Il convient de saisir les juridictions administratives françaises.

L’absence de courage de ces juridictions et leur proximité, au moins idéologique, avec le politique amoindrissent considérablement les chances de succès de ces recours.

Ensuite, une fois le laborieux chemin parcouru en interne (Tribunal administratif – Cour administrative d’appel – Conseil d’Etat), il est possible de saisir la Cour européenne des Droits de l’Homme (plus indépendante) ou, dans certains cas (plus rares), le Comité des Droits de l’Homme des Nations Unies.

 

  • Contre une sanction de l’Union européenne

 

Le seul recours juridictionnel existant est le Tribunal de première instance de l’Union européenne.

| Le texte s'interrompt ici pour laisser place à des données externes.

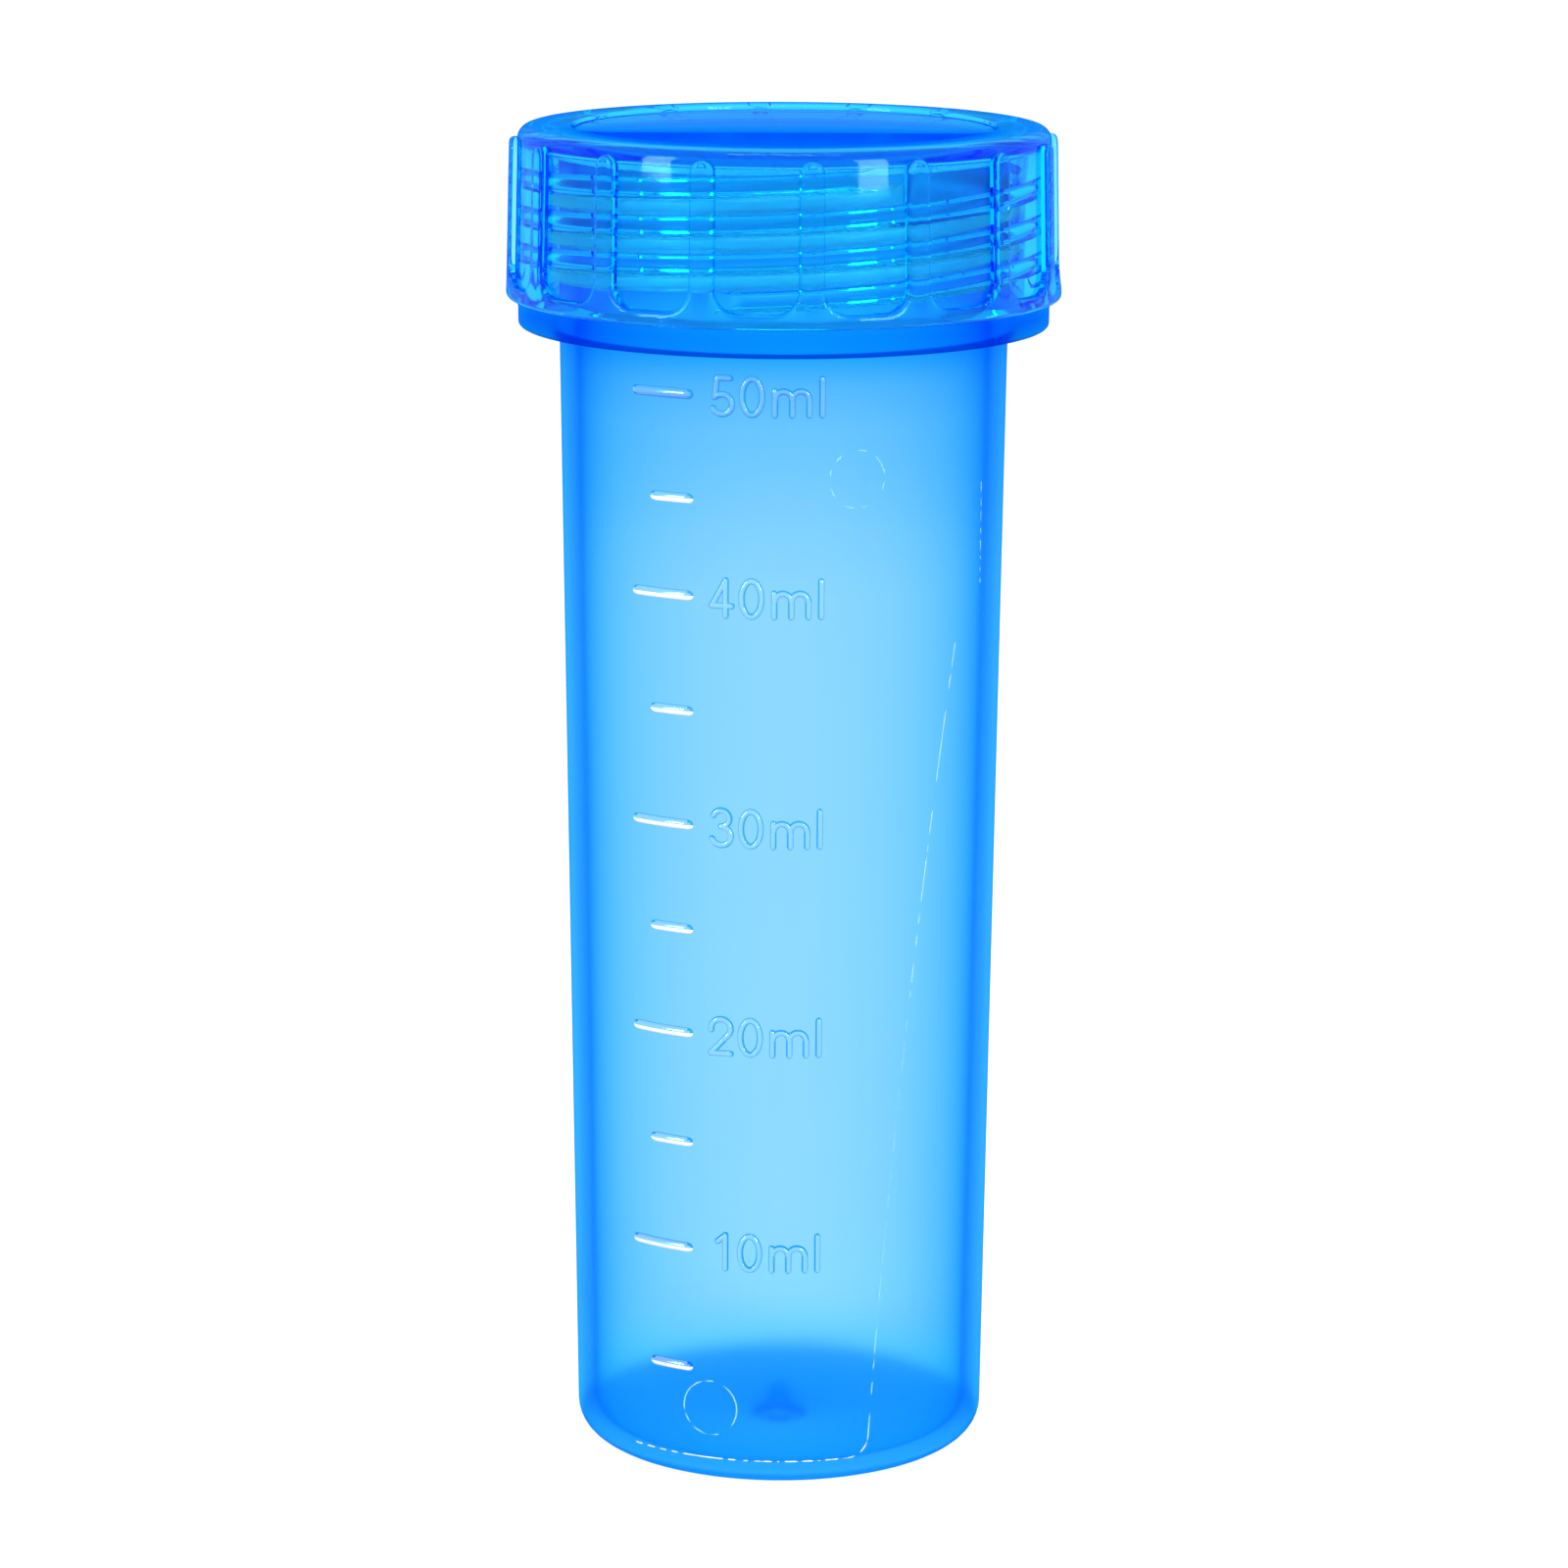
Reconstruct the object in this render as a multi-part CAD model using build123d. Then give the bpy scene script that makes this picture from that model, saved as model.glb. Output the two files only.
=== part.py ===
from build123d import *
from math import pi, sqrt
import os

# A 50 ml flat-bottomed test tube with a screw cap, standing on its base.
# The origin is the centre of the base and +Z runs up the tube. The graduations face -Y.

# Overall sizes, in millimetres
closed_height = 98.0
tube_top_radius = 16.25
tube_taper = 1.1
tube_wall = 1.5
tube_floor = 1.2
base_edge_radius = 2.0
floor_corner_radius = 1.2
rim_edge_radius = 0.3

# Gate mark where the plastic was fed in, under the middle of the base
gate_radius = 2.0
gate_depth = 0.4
gate_nub_radius = 0.8
gate_nub_height = 0.3

# Collar under the cap
collar_overhang = 3.0
collar_thickness = 1.8
collar_edge_radius = 0.3

# Screw cap
cap_height = 12.3
cap_wall = 1.7
cap_draft = 0.3
roof_thickness = 1.3
roof_rim_width = 3.9
roof_recess_depth = 0.3
top_edge_radius = 0.9
cap_inner_corner_radius = 0.4
cap_lead_in = 0.4

# Grip on the cap: a band round the bottom, with ribs standing up from it
rib_count = 16
rib_width = 1.8
rib_height = 0.6
rib_drop = 0.7
rib_edge_radius = 0.35
first_rib_angle = -84.3
band_height = 1.1
window_corner_radius = 1.7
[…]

Ce type de recours ne permet pas de développer tous les types d’argumentation car le Tribunal n’est pas compétence pour examiner la violation du droit international général. Toutefois, il demeure un recours efficace.

En cas d’échec, le jugement que rend le Tribunal peut être remis en cause, par la suite, par la Cour de Justice de l’Union européenne dans le cadre d’un pourvoi.